**WHAT YOU ARE ASKED TO DO**
Start at the line containing "kept = Kept()", stop at the line containing "bpy.data.objects.remove(obj)", and set down every line in that stretch exactly as written, and nothing else.

─── MATERIAL SUPPLIED

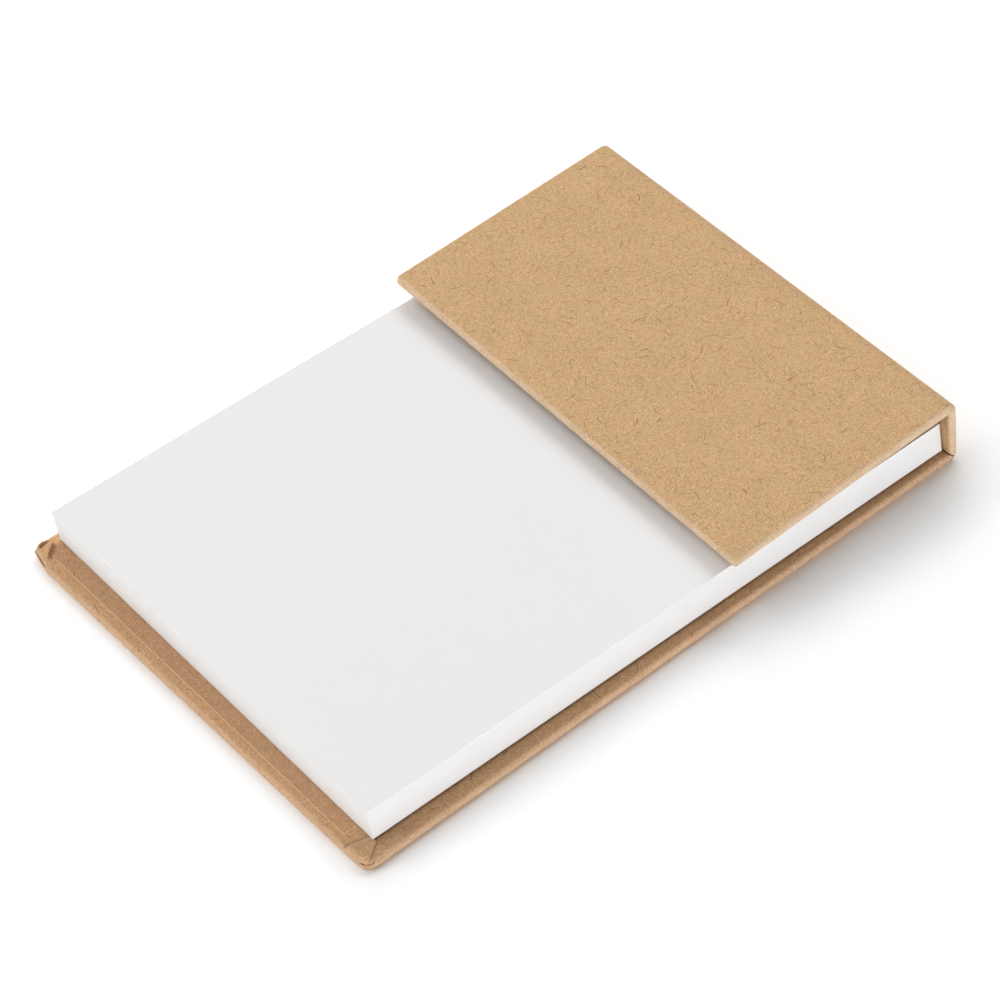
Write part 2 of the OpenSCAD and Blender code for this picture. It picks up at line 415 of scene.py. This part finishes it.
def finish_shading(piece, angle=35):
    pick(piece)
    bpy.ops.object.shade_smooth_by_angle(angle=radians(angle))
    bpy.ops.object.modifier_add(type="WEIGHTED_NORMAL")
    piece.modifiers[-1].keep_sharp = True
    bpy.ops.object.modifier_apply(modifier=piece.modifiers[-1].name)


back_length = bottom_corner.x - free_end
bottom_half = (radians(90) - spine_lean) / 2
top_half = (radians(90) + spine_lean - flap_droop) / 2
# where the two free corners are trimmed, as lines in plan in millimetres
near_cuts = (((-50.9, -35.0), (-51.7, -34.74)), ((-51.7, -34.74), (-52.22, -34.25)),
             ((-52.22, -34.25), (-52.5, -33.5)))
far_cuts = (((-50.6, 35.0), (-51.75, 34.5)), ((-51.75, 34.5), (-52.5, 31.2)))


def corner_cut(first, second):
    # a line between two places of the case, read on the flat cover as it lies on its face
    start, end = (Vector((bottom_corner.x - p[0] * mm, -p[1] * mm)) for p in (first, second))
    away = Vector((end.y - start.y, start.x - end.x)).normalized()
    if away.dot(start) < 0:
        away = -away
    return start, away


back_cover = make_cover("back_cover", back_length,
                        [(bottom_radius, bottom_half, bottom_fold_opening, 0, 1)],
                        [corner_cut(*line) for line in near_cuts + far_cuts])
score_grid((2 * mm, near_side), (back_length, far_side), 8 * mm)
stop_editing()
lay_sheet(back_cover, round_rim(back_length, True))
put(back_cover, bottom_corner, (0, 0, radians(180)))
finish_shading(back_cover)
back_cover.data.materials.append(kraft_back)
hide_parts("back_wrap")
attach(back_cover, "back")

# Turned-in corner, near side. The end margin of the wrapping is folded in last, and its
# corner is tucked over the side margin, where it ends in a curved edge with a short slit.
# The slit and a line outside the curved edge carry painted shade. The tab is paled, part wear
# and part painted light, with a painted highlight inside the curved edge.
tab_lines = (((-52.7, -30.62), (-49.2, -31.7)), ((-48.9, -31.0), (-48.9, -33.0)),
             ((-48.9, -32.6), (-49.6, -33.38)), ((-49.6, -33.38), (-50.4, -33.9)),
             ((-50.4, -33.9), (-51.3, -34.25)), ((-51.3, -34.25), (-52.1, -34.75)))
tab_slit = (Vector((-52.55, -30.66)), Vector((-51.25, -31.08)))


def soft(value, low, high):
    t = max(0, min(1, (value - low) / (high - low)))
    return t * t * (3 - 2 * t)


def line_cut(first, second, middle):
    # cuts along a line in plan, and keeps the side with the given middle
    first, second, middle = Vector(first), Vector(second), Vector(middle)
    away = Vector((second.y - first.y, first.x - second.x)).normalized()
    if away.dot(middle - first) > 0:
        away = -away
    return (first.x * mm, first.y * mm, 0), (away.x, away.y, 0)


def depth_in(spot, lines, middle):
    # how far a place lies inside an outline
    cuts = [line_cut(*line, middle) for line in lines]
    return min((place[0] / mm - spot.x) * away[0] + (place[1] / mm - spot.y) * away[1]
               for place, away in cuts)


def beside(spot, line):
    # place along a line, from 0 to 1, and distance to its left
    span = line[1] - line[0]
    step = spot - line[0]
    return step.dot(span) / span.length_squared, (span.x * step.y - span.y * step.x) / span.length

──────
─── MATERIAL SUPPLIED

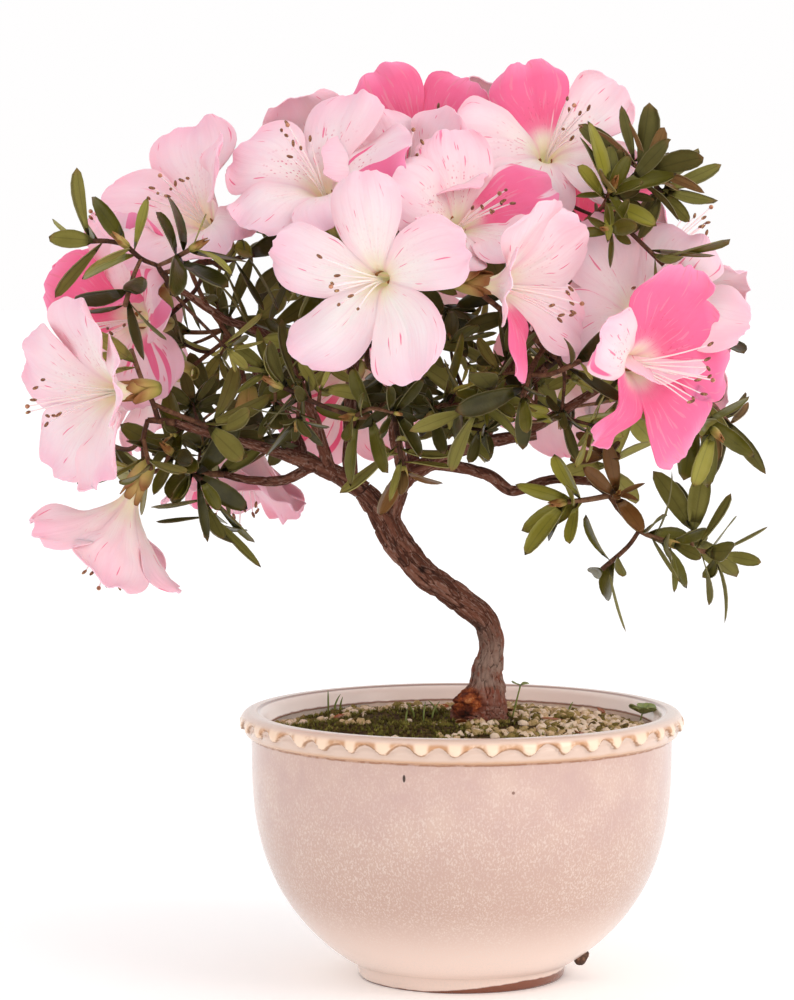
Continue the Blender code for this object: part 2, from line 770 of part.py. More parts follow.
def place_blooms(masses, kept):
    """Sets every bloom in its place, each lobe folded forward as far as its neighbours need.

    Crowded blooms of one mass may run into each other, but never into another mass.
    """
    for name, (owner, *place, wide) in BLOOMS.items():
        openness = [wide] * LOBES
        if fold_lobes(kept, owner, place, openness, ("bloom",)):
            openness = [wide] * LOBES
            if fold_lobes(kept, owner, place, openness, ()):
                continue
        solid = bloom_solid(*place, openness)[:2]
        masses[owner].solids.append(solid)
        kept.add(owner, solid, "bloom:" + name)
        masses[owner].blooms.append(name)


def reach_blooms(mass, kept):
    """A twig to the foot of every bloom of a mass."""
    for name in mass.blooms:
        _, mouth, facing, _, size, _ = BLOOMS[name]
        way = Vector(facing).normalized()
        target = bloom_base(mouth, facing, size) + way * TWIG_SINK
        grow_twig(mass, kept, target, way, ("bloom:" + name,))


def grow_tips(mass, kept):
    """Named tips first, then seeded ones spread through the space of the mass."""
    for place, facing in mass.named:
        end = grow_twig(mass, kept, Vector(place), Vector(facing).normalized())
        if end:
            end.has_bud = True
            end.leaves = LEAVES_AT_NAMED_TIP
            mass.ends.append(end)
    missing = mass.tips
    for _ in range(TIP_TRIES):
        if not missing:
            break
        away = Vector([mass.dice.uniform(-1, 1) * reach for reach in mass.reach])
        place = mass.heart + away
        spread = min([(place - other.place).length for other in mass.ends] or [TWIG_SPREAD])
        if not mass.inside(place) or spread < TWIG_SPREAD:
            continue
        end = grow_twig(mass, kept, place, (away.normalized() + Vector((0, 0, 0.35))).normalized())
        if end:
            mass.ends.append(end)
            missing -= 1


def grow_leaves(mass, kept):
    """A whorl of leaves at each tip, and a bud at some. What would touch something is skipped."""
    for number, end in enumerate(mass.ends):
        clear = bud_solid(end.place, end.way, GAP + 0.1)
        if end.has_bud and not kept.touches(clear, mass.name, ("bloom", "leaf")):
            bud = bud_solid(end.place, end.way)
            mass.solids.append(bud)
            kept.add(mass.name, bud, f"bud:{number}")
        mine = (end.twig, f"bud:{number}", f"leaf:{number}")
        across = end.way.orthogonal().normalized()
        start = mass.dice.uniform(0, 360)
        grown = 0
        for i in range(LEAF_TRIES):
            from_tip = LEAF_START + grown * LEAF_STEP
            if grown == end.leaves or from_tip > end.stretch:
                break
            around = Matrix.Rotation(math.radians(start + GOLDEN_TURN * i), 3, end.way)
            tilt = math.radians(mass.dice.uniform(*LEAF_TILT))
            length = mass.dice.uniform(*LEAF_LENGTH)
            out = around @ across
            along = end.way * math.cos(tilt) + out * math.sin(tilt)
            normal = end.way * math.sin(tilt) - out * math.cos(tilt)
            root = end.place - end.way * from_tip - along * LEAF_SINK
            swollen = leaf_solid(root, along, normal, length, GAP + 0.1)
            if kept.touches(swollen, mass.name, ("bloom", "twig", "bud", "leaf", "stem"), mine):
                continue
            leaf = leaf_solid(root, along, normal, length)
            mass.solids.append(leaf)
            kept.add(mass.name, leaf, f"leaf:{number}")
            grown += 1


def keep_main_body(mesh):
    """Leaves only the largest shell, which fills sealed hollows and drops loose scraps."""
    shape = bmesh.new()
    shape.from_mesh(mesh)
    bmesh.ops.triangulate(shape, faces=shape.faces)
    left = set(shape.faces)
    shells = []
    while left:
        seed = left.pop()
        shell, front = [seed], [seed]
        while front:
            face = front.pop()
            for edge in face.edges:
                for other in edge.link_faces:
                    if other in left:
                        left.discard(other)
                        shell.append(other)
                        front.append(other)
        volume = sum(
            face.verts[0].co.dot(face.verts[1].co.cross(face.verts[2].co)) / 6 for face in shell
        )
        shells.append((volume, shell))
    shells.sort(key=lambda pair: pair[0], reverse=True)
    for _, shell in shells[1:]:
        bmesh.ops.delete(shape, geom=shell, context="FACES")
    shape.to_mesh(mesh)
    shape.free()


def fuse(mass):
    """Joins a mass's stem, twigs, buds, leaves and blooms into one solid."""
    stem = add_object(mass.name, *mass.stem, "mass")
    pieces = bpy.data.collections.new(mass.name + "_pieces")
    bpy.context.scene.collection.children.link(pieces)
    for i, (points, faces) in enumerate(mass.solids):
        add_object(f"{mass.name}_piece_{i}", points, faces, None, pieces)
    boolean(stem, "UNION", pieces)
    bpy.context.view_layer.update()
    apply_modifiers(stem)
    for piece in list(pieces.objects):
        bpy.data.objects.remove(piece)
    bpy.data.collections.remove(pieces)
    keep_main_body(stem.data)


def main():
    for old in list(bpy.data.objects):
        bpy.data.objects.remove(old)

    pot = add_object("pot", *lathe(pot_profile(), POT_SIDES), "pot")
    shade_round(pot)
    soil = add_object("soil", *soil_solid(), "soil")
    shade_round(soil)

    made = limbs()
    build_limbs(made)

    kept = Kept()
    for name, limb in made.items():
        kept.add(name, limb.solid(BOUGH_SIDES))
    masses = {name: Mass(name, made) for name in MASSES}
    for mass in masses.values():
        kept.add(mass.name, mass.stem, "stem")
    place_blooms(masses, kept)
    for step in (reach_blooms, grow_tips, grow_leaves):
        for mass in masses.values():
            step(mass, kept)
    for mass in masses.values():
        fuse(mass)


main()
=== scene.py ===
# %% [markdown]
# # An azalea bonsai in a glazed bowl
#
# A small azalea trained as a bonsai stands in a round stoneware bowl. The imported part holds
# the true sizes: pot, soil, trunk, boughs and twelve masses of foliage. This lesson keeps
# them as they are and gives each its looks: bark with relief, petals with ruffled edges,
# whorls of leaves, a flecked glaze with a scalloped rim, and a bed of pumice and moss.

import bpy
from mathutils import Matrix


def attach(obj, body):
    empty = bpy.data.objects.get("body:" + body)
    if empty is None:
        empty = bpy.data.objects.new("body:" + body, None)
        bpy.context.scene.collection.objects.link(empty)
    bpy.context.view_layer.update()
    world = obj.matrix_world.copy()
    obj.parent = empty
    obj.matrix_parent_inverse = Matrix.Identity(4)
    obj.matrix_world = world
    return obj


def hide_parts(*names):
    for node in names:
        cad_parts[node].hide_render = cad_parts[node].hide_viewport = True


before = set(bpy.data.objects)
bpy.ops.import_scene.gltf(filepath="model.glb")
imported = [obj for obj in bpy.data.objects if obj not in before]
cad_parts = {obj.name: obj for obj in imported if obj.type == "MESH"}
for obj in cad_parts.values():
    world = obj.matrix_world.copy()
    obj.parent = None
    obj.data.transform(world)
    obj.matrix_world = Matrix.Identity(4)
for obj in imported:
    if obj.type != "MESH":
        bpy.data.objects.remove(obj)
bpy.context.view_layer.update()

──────

**RESPONSE TO THIS EXERCISE**
    kept = Kept()
    for name, limb in made.items():
        kept.add(name, limb.solid(BOUGH_SIDES))
    masses = {name: Mass(name, made) for name in MASSES}
    for mass in masses.values():
        kept.add(mass.name, mass.stem, "stem")
    place_blooms(masses, kept)
    for step in (reach_blooms, grow_tips, grow_leaves):
        for mass in masses.values():
            step(mass, kept)
    for mass in masses.values():
        fuse(mass)


main()
=== scene.py ===
# %% [markdown]
# # An azalea bonsai in a glazed bowl
#
# A small azalea trained as a bonsai stands in a round stoneware bowl. The imported part holds
# the true sizes: pot, soil, trunk, boughs and twelve masses of foliage. This lesson keeps
# them as they are and gives each its looks: bark with relief, petals with ruffled edges,
# whorls of leaves, a flecked glaze with a scalloped rim, and a bed of pumice and moss.

import bpy
from mathutils import Matrix


def attach(obj, body):
    empty = bpy.data.objects.get("body:" + body)
    if empty is None:
        empty = bpy.data.objects.new("body:" + body, None)
        bpy.context.scene.collection.objects.link(empty)
    bpy.context.view_layer.update()
    world = obj.matrix_world.copy()
    obj.parent = empty
    obj.matrix_parent_inverse = Matrix.Identity(4)
    obj.matrix_world = world
    return obj


def hide_parts(*names):
    for node in names:
        cad_parts[node].hide_render = cad_parts[node].hide_viewport = True


before = set(bpy.data.objects)
bpy.ops.import_scene.gltf(filepath="model.glb")
imported = [obj for obj in bpy.data.objects if obj not in before]
cad_parts = {obj.name: obj for obj in imported if obj.type == "MESH"}
for obj in cad_parts.values():
    world = obj.matrix_world.copy()
    obj.parent = None
    obj.data.transform(world)
    obj.matrix_world = Matrix.Identity(4)
for obj in imported:
    if obj.type != "MESH":
        bpy.data.objects.remove(obj)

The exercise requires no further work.